Warren (2003) gives a more critical account of hybrids, or as he calls them, media-blended organizations. Warren mentions a number of dangers of the blending of normative means of associational organization or the third sector with the power of the state and the money of the market, including the exercise of public power without parallel responsibility to the public; inequity in the provision of public goods and services; and disturbances of representation of social and economic interest in the political sphere. As Warren (2001, p. 50) writes: “These are interesting dangers, however, because the blending is at the same time essential to the coordination among spheres in general, and crucial to… democratic functions of the nonprofit sector.”

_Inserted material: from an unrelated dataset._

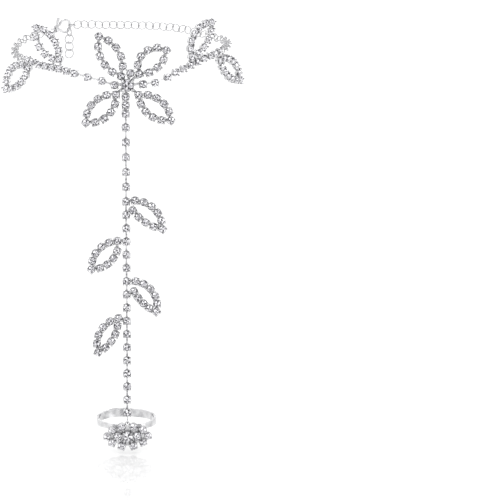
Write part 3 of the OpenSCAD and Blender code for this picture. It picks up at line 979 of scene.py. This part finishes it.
@dataclass
class SilverWork:
    """The fixed model's metal, which keeps its shape and gets its plating.

    Attributes:
        cups: The nodes of cups in front.
        sides: The nodes of cups at the ankle's sides, with silver painted lighter for paler light.
        clasp: The clasp's nodes.
        chain: The nodes that match the link chain.
        band: The toe ring.
    """

    cups: tuple[str, ...] = ("flower_frame", "stem_cups",
                             *(f"stem_leaf_{i}" for i in LEAVES))
    sides: tuple[str, ...] = ("strand_cups_left", "strand_cups_right",
                              *(f"ankle_leaf_{i}" for i in LEAVES))
    clasp: tuple[str, ...] = ("clasp_body", "clasp_lever")
    chain: tuple[str, ...] = ("hooked_link",)
    band: tuple[str, ...] = ("toe_ring",)

    def dress(self, nodes: dict, cup_silver: bpy.types.Material, painted_light_side_silver: bpy.types.Material,
              chain_silver: bpy.types.Material) -> None:
        """Gives each metal node its finish.

        Args:
            nodes: The fixed model's objects by name.
            cup_silver: The front cups' silver, which their claws share.
            painted_light_side_silver: The side cups' silver with painted light, which their claws
                share.
            chain_silver: The chain's silver, which the hooked link shares.
        """
        groups = ((self.cups, cup_silver), (self.sides, painted_light_side_silver), (self.chain, chain_silver),
                  (self.clasp, CLASP_SILVER.make()), (self.band, BAND_SILVER.make()))
        for names, material in groups:
            for name in names:
                node = nodes[name]
                if not node.material_slots:
                    node.data.materials.append(material)
                for slot in node.material_slots:
                    slot.material = material
                LOG.info("%s: finished in %s", name, material.name)


@dataclass
class StoneWork:
    """All the cut stones, one field for each node of plain stones.

    Attributes:
        front: The nodes of stones in front.
        sides: The nodes of stones at the ankle's sides.
        claws: The claws of a cup.
        side_slimming: How much slimmer the side cups' claws are.
        front_painted_light: Painted light added to the brightness of the stones in front.
        side_painted_light: More painted light, for the stones at the sides, which stand in paler
            light.
        rosette_painted_light: Painted light added to that of the rosette's stones.
        rosette_cut: The cut of the rosette's stones.
        front_seed: The seed of the first field in front, one more for each next one.
        side_seed: The seed of the first field at the sides, one more for each next one.
        centre_seed: The seed of the flower's centre stone.
        rosette_seed: The seed of the rosette's stones.
    """

    front: tuple[str, ...] = ("flower_stones", "stem_stones",
                              *(f"stem_leaf_stones_{i}" for i in LEAVES))
    sides: tuple[str, ...] = ("strand_stones_left", "strand_stones_right",
                              *(f"ankle_leaf_stones_{i}" for i in LEAVES))
    claws: ClawSet = field(default_factory=ClawSet)
    side_slimming: float = 0.1
    front_painted_light: float = 0.16
    side_painted_light: float = 0.24
    rosette_painted_light: float = 0.32
    rosette_cut: BrilliantCut = field(
        default_factory=lambda: BrilliantCut(swell=0.15, contrast=0.6))
    front_seed: int = 11
    side_seed: int = 31
    centre_seed: int = 41
    rosette_seed: int = 52

    def build(self, nodes: dict, metal: Array, cup_silver: bpy.types.Material,
              painted_light_side_silver: bpy.types.Material) -> None:
        """Builds every field of stones and the claws that hold them.

        Args:
            nodes: The fixed model's objects by name.
            metal: The cups' points in metres.
            cup_silver: The silver of the flower's, the stem's and the ring's cups.
            painted_light_side_silver: The silver with painted light of the cups at the ankle's
                sides.
        """
        crystal = CLEAR_CRYSTAL.make()
        # Each field's lift is painted light added to its facets' brightness.
        fields = [StoneField(name, Slot.CRYSTAL, self.front_seed + i, self.front_painted_light)
                  for i, name in enumerate(self.front)]
        fields += [StoneField(name, Slot.CRYSTAL, self.side_seed + i, self.side_painted_light)
                   for i, name in enumerate(self.sides)]
        fields.append(StoneField("flower_centre_stone", Slot.CENTRE, self.centre_seed))
        fields.append(StoneField("rosette_stones", Slot.ROSETTE, self.rosette_seed,
                                 self.rosette_painted_light, self.rosette_cut))
        for one in fields:
            seats = Seats.read(nodes[one.node])
            one.build(seats, crystal)
            name = one.node.replace("stones", "claws").replace("_stone", "_claws")
            if one.node in self.sides:
                slim = self.claws.slimmer(self.side_slimming)
                slim.build(name, seats, metal, painted_light_side_silver)
            else:
                self.claws.build(name, seats, metal, cup_silver)


@dataclass
class ChainWork:
    """The three runs of link chain."""

    left: LinkChain = field(default_factory=lambda: LinkChain(
        "chain_left",
        ((-29.8, -16.2, -0.8), (-29.9, -14.8, -0.85), (-30.6, -12.8, -1.2), (-31.6, -10.2, -1.7),
         (-32.4, -5.2, -1.9), (-32.8, 0.0, -1.7), (-32.5, 5.2, -1.4), (-31.4, 10.4, -1.0),
         (-29.3, 15.4, -0.6), (-26.0, 20.6, -0.4), (-21.2, 25.6, -0.3), (-20.4, 26.4, -0.2)),
        start_gap=1.12, end_gap=1.1, lean=32.0, last_lean=109.0))
    back: LinkChain = field(default_factory=lambda: LinkChain(
        "chain_back",
        ((-14.59, 30.32, 0.91), (-13.2, 31.0, 0.9), (-9.0, 32.1, 0.75), (-4.5, 32.9, 0.4),
         (0.0, 33.2, 0.3), (5.0, 32.8, 0.2), (10.0, 31.7, 0.2), (15.0, 29.5, 0.2), (19.4, 26.8, 0.1),
         (23.3, 23.3, -0.2), (26.6, 19.3, -0.5), (29.3, 15.0, -0.6), (31.4, 9.6, -0.4),
         (32.5, 4.0, 0.1), (32.6, -2.0, 0.6), (32.0, -7.6, 0.9), (31.2, -12.0, 1.0),
         (30.4, -15.0, 1.1), (29.8, -16.1, 1.1)),
        start_gap=2.1, end_gap=1.12))
    tail: LinkChain = field(default_factory=lambda: LinkChain(
        "chain_tail", ((-15.36, 29.8, 0.25), (-15.38, 29.85, -3.0), (-15.4, 29.9, -9.45)),
        start_gap=1.38, end_gap=1.38, ring_r=1.4, wire_r=0.18, pitch=2.4, first_lean=60.0))

    def build(self, material: bpy.types.Material) -> None:
        """Builds the three runs.

        Args:
            material: The chain's silver.
        """
        for run in (self.left, self.back, self.tail):
            run.build(material)


# Studio


@dataclass
class SoftBox:
    """A large soft lamp.

    Attributes:
        name: The lamp's name.
        spot: Where it hangs.
        width: Its width.
        height: Its height.
        power: Its power in watts.
        aim: The point that it shines at, near the middle of the sandal.
    """

    name: str
    spot: Spot
    width: float
    height: float
    power: float
    aim: Spot = (0.0, 0.0, -0.05)

    def place(self) -> None:
        """Hangs the lamp and turns it to its aim."""
        lamp = bpy.data.lights.new(self.name, "AREA")
        lamp.shape = "RECTANGLE"
        lamp.size, lamp.size_y, lamp.energy = self.width, self.height, self.power
        hang(self.name, lamp, self.spot, self.aim)


@dataclass
class Studio:
    """A pale floor, soft lamps and a white room with darker flags that the silver mirrors.

    Attributes:
        floor_z: The floor's height.
        floor_r: The floor's radius.
        floor_sides: The number of the floor's corners.
        flag_scale: The scale of the noise that makes the flags.
        flag_stops: The noise at which a flag is dark, grey and white, and those tones.
        band: The lowest and the highest slope of the white band round the horizon.
        opening: The direction of the light tent's opening.
        opening_edge: The cosine of the angle from that direction to the opening's edge.
        opening_gain: How fast the opening's grey grows inwards from its edge.
        opening_level: The noise that stands for the opening's own grey.
        mirrored_power: The strength of the room in a mirror.
        room_power: The strength of the room's white light.
        lamps: The soft lamps.
    """

    floor_z: float
    floor_r: float = 9.0
    floor_sides: int = 64
    flag_scale: float = 2.3
    flag_stops: tuple[tuple[float, Colour], ...] = (
        (0.42, (0.04, 0.04, 0.05)), (0.48, (0.4, 0.4, 0.41)), (0.54, (1.0, 1.0, 1.0)))
    band: tuple[float, float] = (-0.05, 0.34)
    opening: Spot = (-0.03, -0.975, 0.22)
    opening_edge: float = 0.86
    opening_gain: float = 12.0
    opening_level: float = 0.497
    mirrored_power: float = 1.35
    room_power: float = 1.15
    lamps: tuple[SoftBox, ...] = (
        SoftBox("key_box", spot=(-1.1, -1.3, 1.5), width=1.2, height=1.2, power=9.0),
        SoftBox("fill_box", spot=(1.5, -0.8, 0.9), width=0.8, height=1.4, power=5.0),
        SoftBox("back_box", spot=(0.3, 1.5, 1.3), width=1.6, height=0.8, power=8.0))

    def build(self) -> None:
        """Lays the floor, hangs the lamps and paints the room."""
        sides = self.floor_sides
        angle = np.arange(sides) * 2 * math.pi / sides
        rim = np.stack([np.cos(angle), np.sin(angle), np.zeros(sides)], axis=1) * self.floor_r
        corners = rim + (0.0, 0.0, self.floor_z)
        floor = add_piece("studio_floor", corners, [list(range(sides))], smooth=False)
        floor.data.materials.append(FloorFinish().make())
        floor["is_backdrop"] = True
        for lamp in self.lamps:
            lamp.place()
        self.paint_room()
        bpy.context.scene.view_settings.view_transform = "Standard"

    def paint_room(self) -> None:
        """Makes the world: white, and with dark flags to mirrors.

        The flags are where cloudy noise over the direction is low, outside a white band
        round the horizon, so that the floor mirrors plain white. In front is the grey
        opening of the light tent: it grows with the direction's dot product with its own.
        """
        world = bpy.data.worlds.new("white_room")
        bpy.context.scene.world = world
        world.use_nodes = True
        bench = Bench(world.node_tree)
        heading = bench.add("ShaderNodeTexCoord").outputs["Generated"]
        sockets = {"Vector": heading, "Scale": self.flag_scale, "Detail": 1.0}
        cloud = bench.reading("ShaderNodeTexNoise", None, sockets, "Fac")
        slope = bench.reading("ShaderNodeSeparateXYZ", None, {0: heading}, "Z")
        band = slope.under(self.band[1]) * (1.0 - slope.under(self.band[0]))
        towards = bench.reading("ShaderNodeVectorMath", {"operation": "DOT_PRODUCT"},
                                {0: heading, 1: self.opening}, "Value")
        open_share = ((towards - self.opening_edge) * self.opening_gain).clamped()
        level = (cloud + band).clamped() * (1.0 - open_share) + open_share * self.opening_level
        flags = bench.add("ShaderNodeValToRGB", {"stops": self.flag_stops}, {"Fac": level})
        glossy = bench.add("ShaderNodeLightPath").outputs["Is Glossy Ray"]
        mirrored = bench.add("ShaderNodeBackground", None,
                             {"Color": flags.outputs["Color"], "Strength": self.mirrored_power})
        white = bench.add("ShaderNodeBackground", None,
                          {"Color": (1.0, 1.0, 1.0, 1.0), "Strength": self.room_power})
        room = bench.add("ShaderNodeMixShader", None,
                         {0: glossy, 1: white.outputs[0], 2: mirrored.outputs[0]})
        bench.add("ShaderNodeOutputWorld", None, {"Surface": room.outputs[0]})


@dataclass
class PhotoCamera:
    """The camera at the photograph's own angle and distance.

    Attributes:
        spot: Where the camera stands.
        aim: The point that it looks at.
        sensor: The width of its sensor in millimetres.
        lens: Its focal length in millimetres.
        clip: The nearest and the farthest that it sees.
    """

    spot: Spot = (-0.0481, -1.4619, 0.2703)
    aim: Spot = (0.03938, -0.00236, -0.06457)
    sensor: float = 36.0
    lens: float = 348.4
    clip: tuple[float, float] = (0.05, 30.0)

    def place(self) -> None:
        """Sets up the camera and makes it the scene's own."""
        eye = bpy.data.cameras.new("photo_camera")
        eye.sensor_width, eye.lens = self.sensor, self.lens
        eye.clip_start, eye.clip_end = self.clip
        bpy.context.scene.camera = hang("photo_camera", eye, self.spot, self.aim)


def main() -> None:
    """Loads the fixed model, sets the camera and the studio under its box, and dresses it."""
    logging.basicConfig(level=logging.INFO, format="%(message)s")
    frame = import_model()
    cad_box = [list(corner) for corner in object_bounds()]
    PhotoCamera().place()
    Studio(floor_z=cad_box[0][2] - FLOOR_GAP * MM).build()
    nodes = frame["nodes"]
    silver = SilverWork()
    # The sides' silver is painted lighter than the cups': painted light.
    cup_silver, painted_light_side_silver, chain_silver = (
        finish.make() for finish in (CUP_SILVER, PAINTED_LIGHT_SIDE_SILVER, CHAIN_SILVER))
    silver.dress(nodes, cup_silver, painted_light_side_silver, chain_silver)
    metal = mesh_points([nodes[name] for name in silver.cups + silver.sides + silver.band])
    StoneWork().build(nodes, metal, cup_silver, painted_light_side_silver)
    ChainWork().build(chain_silver)


if __name__ == "__main__":
    main()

The following papers in this special issue of Voluntas focus further on hybrid social service organizations. These core institutions of modern welfare states are very interesting cases for discussing changes in the ideals of civility and civilizing interventions (Evers), the intra-organizational mixtures and contradictions over civility (Brandsen), and the diverse national and European policy orientations towards the roles of these organizations (Enjolras). Finally, though, I take a step back and return to the ideals of civility that might not materialize in this field.

More Civicness

I have argued that the basic civil society hypothesis that a separate civil society sphere of voluntary associations is of unique importance for achieving a more civilized society as a whole, is an idea that has been superseded. We would do better to focus on the civicness of the hybrids at the margins of the civil society sphere, or places where voluntary commitment and discursive coordination are imported into other spheres.

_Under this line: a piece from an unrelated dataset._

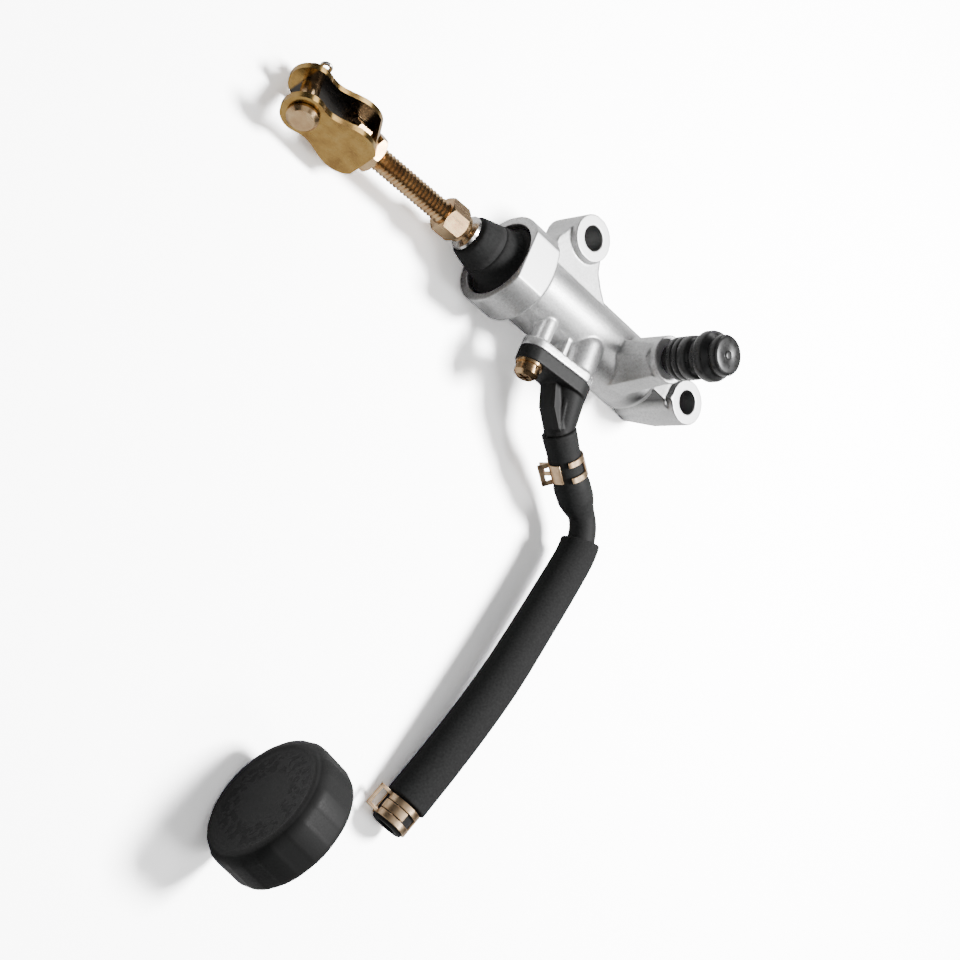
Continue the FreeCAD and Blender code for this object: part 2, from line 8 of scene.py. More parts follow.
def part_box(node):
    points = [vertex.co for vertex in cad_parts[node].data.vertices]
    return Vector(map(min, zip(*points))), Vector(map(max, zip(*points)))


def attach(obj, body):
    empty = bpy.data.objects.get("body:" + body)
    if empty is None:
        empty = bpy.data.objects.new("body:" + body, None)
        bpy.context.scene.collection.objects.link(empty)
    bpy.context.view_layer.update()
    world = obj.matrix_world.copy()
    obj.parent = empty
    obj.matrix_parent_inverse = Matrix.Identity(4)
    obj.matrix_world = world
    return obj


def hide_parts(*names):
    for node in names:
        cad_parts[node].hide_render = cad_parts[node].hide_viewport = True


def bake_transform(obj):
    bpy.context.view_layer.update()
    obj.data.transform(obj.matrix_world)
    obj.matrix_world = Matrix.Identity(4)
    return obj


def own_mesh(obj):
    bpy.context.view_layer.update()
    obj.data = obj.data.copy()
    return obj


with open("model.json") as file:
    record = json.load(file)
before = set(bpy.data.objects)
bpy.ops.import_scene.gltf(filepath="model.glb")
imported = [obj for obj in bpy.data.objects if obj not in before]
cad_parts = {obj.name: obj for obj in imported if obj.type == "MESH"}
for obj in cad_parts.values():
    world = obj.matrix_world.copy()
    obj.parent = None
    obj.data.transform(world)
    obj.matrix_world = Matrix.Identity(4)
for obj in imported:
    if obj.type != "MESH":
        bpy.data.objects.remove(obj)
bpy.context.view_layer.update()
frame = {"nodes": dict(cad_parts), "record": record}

Civility is not, however, an automatic output of these hybrid forms. More than that, it is often not clear precisely what that output will be. As noted at the beginning of this paper, there are a number of very different meanings of civility in circulation. Where those meanings embrace politeness, courtesy, and respect, there will also often be a consensus between those concerned, or that consensus will be easily achieved. Things become more complex when it comes to active civility, concerned with the common good and political engagement—what might be expected as a contribution to Shils’s notion of “substantive civility.”

This active civility receives little attention in public opinion (see Table 1) and is surrounded by a kind of wall of silence, even on the part of the active citizens and volunteers who are supposed to contribute to it most. Based on qualitative research among volunteers by others and myself, I would like to raise two related concerns here. The first concern is that it is becoming more and more difficult to talk about the moral aspects of volunteering. The moralist communitarian Amitai Etzioni (2008) writes about “the denial of virtue.” We live in somewhat cynical times in which motivations that do not derive from interests are suspicious; moral arguments sound at the least irrational or rather pathetic.

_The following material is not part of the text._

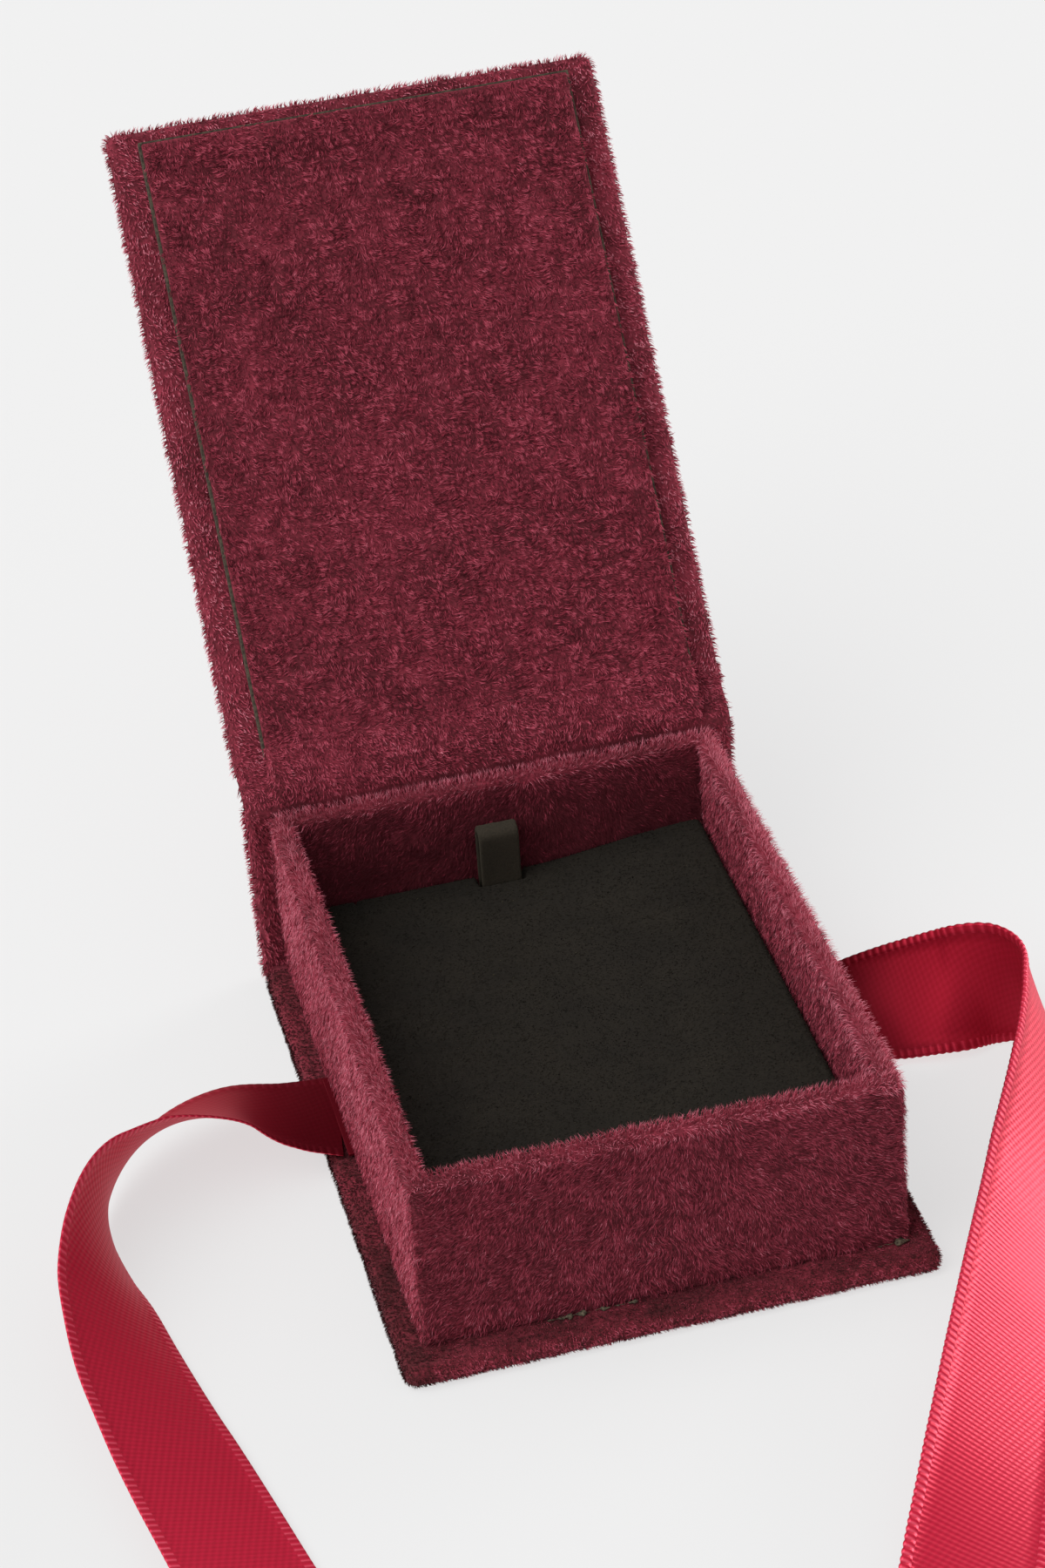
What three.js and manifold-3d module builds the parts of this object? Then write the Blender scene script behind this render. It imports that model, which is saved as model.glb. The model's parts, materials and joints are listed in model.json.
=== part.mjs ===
// A book-style jewelry box: board panels wrapped in plush velvet, an open tray, a folded-back lid,
// a lift-out pad with a pull tab, and a satin tie ribbon held between the tray and the base board.
// Millimetres, +Z up. The origin is the middle of the base's underside, and -Y is the opening side.

import * as THREE from 'three';
import { mergeVertices } from 'three/addons/utils/BufferGeometryUtils.js';
import Module from 'manifold-3d';

const wasm = await Module();
wasm.setup();

// ---- driving dimensions ----
const TRAY_W = 72;                 // across X, outside the velvet
const TRAY_D = 95;                 // along Y, outside the velvet
const TRAY_H = 29;                 // from the base board's velvet to the rim
const WALL = 3.2;                  // a covered tray wall: board with velvet on both faces
const BOARD = 1.9;                 // greyboard in the base, spine and lid
const CLOTH = 0.6;                 // velvet laid on a board
const GLUE_GAP = 0.2;              // room for glue between board and velvet
const PANEL = BOARD + 2 * (CLOTH + GLUE_GAP);
const WALL_CLOTH = 0.5;            // velvet on the tray walls
const WALL_GAP = 0.1;
const CLEAR = 0.3;                 // between neighbouring pieces
const LEDGE_SIDE = 3.8;            // base board beyond the tray, left and right
const LEDGE_FRONT = 4.8;
const CORNER = 1.4;                // plan radius of the covered corners
const TURN_IN = 9;                 // velvet turned over onto a board's inner face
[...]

In The Netherlands, for instance, older and above all religious people from the countryside may sometimes still talk about moral and religious duties, but young and modern people do not. Young people in particular seem to have problems explaining why they volunteer. They seem to want to avoid moral reasons; which they feel sound too feeble. “Why do you volunteer?”—“Somebody has to do it”; “because it is fun”; “because it was my turn”; “because I wanted to do something else”; or there is no answer at all, one “just does things.” This moral silence might be related to a growing absence of explicitly political arguments. No more talking about dreams, no more controversies; “just do it.”

This leads me to my second concern, which is that virtues that play a role in volunteering could become less and less civic virtues in relation to the political community, implying a growing inability to discuss ideological issues, take a stance in major controversies, or to relate to the remote and sometimes dirty world of politicians, bureaucrats, and interest groups. As various researchers have suggested, there is a possibility that we may find more and more deviations from the Tocquevillian pattern of broadening voluntary involvement, with social volunteering potentially evolving away from the classic issues of political participation.

Social scientists would also do well to ask themselves to what extent they are implicitly supporting processes that deny greater civic virtues and avoid the politics of voluntary involvement through their use of rational choice language and their inability to deal with virtues, values, and political aspirations in a disciplinary scientific way. It is interesting in this respect to consider Robert Putnam’s intellectual development since his discovery of “civic community” (individually measured as voluntary association membership, newspaper readership, and political behaviour) in Italy (Putnam 1993) via “forms of social capital that, generally speaking, serve civic ends” to something that “just like any form of capital” can be used in a pleasant and an unpleasant way (Putnam 2000). This scientific neutralization has been a success in the sense that many more people are involved in social capital research than would ever have been drawn to research on the “civic community”; on the other hand, the price is that issues of civicness are ignored and left to politicians and priests.

Surely it is time for social researchers to return to the civic community and explicitly address the meaning of civicness. In present-day empirical participation research “civic involvement” often means nothing more than being not political. Examples of this not purely political participation are often noble,Footnote 14 but at a theoretical level more profane leisure activities are not excluded and in fact these often constitute the mass of civic engagement activities measured by surveys. Lichterman (2005, p. 8) offers more focus by describing “civic groups” as: “groups in which people relate to each other and to the wider society primarily as citizens or members of society, rather than as subjects of state administration or as consumers, producers, managers, or as owners in the marketplace. They relate to each other ‘civic-ally.’” This is not an operational definition to simply distinguish civic from non-civic groups, but it does direct the researcher’s attention towards their inclusiveness and public orientation, and calls for a discussion of how various meanings of civility apply and interact.

Alexander (2006, pp. 92ff) goes a step further by replacing the all-embracing neo-Tocquevillian notion of a civil society of voluntary associations with a civil sphere of public-minded “civil associations” intertwined with communicative and regulatory institutions, such as polls and mass media, respectively, voting and positions of authority in government. Together they form a “solidarity sphere, in which a certain kind of universalizing community comes to be culturally defined and to some degree institutionally enforced” (Alexander 2006, p. 31). Civil associations express universalizing solidarity, have communicative intents, and have an interest in political power. The normative directedness of Alexander may be disputed and will not be easy to handle in empirical research, but he offers a challenging civicness perspective. The crisis that has manifested itself in the financial sector demonstrates at least the relevance of his sphere hybridity. Pressure for more civility in economic life seems to develop primarily in a dynamic process of public opinion, media, and politicians, with “civil-society organizations” playing only a minor role.